Durable Goods Orders, new orders placed with domestic factories, came in much stronger than economists had forecast gaining +3.1% in February. When excluding the volatile transportation sector, orders still were twice economists’ forecast coming it at +1.2%. There was strength in many sectors including metals orders surging +2.7% possibly being impacted by the new tariffs. For the year, orders have climbed a very strong +8.9%.

Existing home sales came in much higher than expected increasing +3.0% for the month. This gain was fueled by single family home sales up +4.2% while condo sales remain weak down -6.5% for the month and down -4.9% year-over-year. Helping single family home sales was a +4.6% increase in inventory but inventories remain very tight especially with the stronger than expected sales. New home sales for February were higher by just +0.5% at 618,000. Supplies of new homes as increased by +2.0%.

Economic Indicators – Upcoming

The Housing Price Index, produced by S&P Corelogic, will be reported with expectations that prices rose by +6.2% for January. Prices on the west coast are seeing some of the biggest gains. The month’s price gain is in line with the average during the last 12 months as the supply of new homes remains historically tight.

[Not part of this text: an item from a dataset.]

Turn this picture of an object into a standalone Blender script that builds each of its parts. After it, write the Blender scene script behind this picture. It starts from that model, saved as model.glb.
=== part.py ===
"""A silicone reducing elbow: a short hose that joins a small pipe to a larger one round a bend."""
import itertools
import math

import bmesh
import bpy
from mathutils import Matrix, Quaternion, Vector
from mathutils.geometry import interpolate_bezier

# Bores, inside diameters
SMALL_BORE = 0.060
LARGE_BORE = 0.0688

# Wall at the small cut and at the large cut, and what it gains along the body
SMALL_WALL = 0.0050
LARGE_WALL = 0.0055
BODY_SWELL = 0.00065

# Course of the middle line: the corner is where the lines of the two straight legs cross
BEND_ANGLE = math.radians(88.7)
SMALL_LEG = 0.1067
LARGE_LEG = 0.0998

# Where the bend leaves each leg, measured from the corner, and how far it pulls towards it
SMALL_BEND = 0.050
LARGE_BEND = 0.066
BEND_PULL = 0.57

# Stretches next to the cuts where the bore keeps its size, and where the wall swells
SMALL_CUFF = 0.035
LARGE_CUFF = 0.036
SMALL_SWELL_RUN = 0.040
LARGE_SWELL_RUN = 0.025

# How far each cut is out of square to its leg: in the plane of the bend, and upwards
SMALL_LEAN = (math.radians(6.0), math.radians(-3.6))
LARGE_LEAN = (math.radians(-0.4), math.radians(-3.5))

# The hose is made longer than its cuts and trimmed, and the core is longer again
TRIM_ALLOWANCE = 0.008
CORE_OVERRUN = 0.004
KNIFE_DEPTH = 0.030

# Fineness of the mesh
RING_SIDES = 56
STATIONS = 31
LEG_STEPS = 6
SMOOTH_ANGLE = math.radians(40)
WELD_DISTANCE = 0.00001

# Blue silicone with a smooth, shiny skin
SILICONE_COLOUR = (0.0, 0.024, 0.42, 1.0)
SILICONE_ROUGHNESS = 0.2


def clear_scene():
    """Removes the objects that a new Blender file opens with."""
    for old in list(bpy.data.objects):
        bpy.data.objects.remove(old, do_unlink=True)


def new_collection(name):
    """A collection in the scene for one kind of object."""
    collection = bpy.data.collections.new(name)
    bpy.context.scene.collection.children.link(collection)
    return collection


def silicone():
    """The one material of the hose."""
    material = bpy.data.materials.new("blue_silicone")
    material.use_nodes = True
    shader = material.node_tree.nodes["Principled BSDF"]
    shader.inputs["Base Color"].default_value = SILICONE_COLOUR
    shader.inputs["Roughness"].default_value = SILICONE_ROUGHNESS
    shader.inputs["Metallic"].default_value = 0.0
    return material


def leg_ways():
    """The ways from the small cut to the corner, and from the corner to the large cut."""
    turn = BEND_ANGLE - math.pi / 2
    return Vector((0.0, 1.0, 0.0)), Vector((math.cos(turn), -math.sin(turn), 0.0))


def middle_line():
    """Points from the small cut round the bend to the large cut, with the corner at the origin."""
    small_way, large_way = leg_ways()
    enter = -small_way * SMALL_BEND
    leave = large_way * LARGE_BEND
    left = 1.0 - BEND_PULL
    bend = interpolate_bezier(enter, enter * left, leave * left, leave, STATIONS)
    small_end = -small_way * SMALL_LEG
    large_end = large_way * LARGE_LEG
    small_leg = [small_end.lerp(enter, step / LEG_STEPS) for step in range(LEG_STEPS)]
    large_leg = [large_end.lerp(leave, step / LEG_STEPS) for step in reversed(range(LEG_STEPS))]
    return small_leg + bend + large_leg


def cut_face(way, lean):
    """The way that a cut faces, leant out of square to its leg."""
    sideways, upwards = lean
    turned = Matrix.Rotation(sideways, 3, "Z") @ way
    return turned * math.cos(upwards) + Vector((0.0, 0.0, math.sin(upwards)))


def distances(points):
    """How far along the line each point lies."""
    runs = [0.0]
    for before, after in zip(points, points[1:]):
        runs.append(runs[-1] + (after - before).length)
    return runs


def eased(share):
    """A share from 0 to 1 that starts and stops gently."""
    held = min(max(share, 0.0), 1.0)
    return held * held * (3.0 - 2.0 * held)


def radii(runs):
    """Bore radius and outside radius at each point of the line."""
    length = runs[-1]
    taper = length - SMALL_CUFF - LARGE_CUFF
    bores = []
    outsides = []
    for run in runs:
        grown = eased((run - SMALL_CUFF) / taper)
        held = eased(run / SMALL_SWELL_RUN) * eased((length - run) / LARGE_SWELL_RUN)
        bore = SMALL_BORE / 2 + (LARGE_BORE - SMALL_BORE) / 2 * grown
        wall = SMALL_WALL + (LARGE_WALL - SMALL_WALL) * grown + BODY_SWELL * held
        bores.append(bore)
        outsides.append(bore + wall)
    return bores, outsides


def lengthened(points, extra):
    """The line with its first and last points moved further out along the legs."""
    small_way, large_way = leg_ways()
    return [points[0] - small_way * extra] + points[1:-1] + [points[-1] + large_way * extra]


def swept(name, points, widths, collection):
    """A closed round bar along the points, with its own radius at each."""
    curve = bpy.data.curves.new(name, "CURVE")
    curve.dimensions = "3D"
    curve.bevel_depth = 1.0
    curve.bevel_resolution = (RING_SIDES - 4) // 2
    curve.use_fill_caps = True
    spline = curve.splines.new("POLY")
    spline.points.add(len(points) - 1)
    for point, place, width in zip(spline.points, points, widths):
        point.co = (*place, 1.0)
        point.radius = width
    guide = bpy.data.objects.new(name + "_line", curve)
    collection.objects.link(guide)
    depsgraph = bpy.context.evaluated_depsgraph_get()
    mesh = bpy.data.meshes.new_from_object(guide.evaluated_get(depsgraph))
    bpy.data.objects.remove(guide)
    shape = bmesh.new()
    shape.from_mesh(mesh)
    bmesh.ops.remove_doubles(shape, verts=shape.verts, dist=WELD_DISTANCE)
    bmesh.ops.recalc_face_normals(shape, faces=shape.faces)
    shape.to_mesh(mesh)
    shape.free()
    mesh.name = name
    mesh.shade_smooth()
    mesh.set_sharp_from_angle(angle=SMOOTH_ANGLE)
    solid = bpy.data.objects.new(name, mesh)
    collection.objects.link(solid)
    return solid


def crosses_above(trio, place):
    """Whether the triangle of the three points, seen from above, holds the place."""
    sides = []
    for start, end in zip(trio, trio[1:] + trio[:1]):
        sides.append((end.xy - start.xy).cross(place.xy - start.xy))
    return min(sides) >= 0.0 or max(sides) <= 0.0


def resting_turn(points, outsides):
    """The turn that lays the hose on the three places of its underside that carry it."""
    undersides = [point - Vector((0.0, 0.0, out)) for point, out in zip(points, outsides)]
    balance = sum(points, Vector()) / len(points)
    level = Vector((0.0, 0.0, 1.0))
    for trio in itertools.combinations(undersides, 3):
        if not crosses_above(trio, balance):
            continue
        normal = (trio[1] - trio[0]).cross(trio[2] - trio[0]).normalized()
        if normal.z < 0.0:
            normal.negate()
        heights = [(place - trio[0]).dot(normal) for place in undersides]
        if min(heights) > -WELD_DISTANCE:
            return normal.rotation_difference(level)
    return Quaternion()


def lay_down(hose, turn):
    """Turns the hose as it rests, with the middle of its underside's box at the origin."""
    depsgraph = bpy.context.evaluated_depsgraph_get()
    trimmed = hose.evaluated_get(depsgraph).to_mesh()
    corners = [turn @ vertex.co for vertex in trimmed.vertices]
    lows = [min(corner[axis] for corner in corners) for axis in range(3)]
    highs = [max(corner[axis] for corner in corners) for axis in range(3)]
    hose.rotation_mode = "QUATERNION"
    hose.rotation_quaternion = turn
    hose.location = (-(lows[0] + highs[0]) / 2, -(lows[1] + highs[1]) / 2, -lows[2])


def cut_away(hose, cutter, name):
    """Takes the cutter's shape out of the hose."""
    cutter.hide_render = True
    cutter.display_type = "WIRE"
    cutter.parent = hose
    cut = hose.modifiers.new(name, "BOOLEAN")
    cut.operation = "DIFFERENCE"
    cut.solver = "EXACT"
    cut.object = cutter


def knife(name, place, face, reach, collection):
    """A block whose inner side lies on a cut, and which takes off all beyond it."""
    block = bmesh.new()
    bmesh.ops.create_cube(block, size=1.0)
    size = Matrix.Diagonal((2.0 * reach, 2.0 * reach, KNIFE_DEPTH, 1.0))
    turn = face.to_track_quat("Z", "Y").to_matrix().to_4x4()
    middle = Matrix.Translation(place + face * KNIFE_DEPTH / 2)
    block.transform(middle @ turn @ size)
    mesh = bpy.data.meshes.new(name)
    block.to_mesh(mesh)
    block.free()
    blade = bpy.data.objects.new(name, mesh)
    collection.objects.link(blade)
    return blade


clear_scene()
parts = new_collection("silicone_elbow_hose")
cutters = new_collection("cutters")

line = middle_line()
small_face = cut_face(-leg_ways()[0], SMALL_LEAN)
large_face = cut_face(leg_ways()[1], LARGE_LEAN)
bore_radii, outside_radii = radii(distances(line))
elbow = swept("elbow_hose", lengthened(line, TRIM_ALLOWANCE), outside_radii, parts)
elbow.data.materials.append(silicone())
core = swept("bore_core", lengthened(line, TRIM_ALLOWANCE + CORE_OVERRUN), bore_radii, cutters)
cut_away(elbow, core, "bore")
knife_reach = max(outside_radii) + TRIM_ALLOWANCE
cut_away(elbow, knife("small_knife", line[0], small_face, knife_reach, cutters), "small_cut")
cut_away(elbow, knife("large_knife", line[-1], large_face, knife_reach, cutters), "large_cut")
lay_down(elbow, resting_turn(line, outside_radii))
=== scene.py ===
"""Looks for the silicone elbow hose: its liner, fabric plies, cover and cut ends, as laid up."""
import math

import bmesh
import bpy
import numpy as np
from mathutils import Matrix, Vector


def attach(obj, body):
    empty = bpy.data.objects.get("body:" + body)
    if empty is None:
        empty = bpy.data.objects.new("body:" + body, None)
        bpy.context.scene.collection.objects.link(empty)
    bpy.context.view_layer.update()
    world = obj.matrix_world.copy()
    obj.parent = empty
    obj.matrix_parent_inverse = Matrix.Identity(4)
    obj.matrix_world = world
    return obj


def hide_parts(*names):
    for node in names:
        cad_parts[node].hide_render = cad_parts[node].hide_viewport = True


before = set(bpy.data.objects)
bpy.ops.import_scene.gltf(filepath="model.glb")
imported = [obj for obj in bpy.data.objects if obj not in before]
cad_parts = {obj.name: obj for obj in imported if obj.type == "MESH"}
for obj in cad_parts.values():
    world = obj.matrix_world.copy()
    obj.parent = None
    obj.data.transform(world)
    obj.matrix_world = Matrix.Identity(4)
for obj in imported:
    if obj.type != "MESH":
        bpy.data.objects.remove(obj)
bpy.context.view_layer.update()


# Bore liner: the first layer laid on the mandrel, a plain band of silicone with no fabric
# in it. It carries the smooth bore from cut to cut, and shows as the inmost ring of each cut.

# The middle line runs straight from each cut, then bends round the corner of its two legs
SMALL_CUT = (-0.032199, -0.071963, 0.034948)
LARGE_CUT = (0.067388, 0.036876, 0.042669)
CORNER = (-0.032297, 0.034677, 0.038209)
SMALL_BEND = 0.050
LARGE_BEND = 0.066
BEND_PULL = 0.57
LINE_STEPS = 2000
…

Consumer Confidence is expected to remain near record high levels. The tax cuts, along with income expectations being strong, are outweighing concerns about stock market volatility. The University of Michigan’s Consumer Sentiment report for March is also expected to come in at or near record levels.

The final report for fourth quarter Gross Domestic Product (GDP) is expected to show a revision higher from 2.5% to 2.7%. The consumer was the driver of strength in the quarter.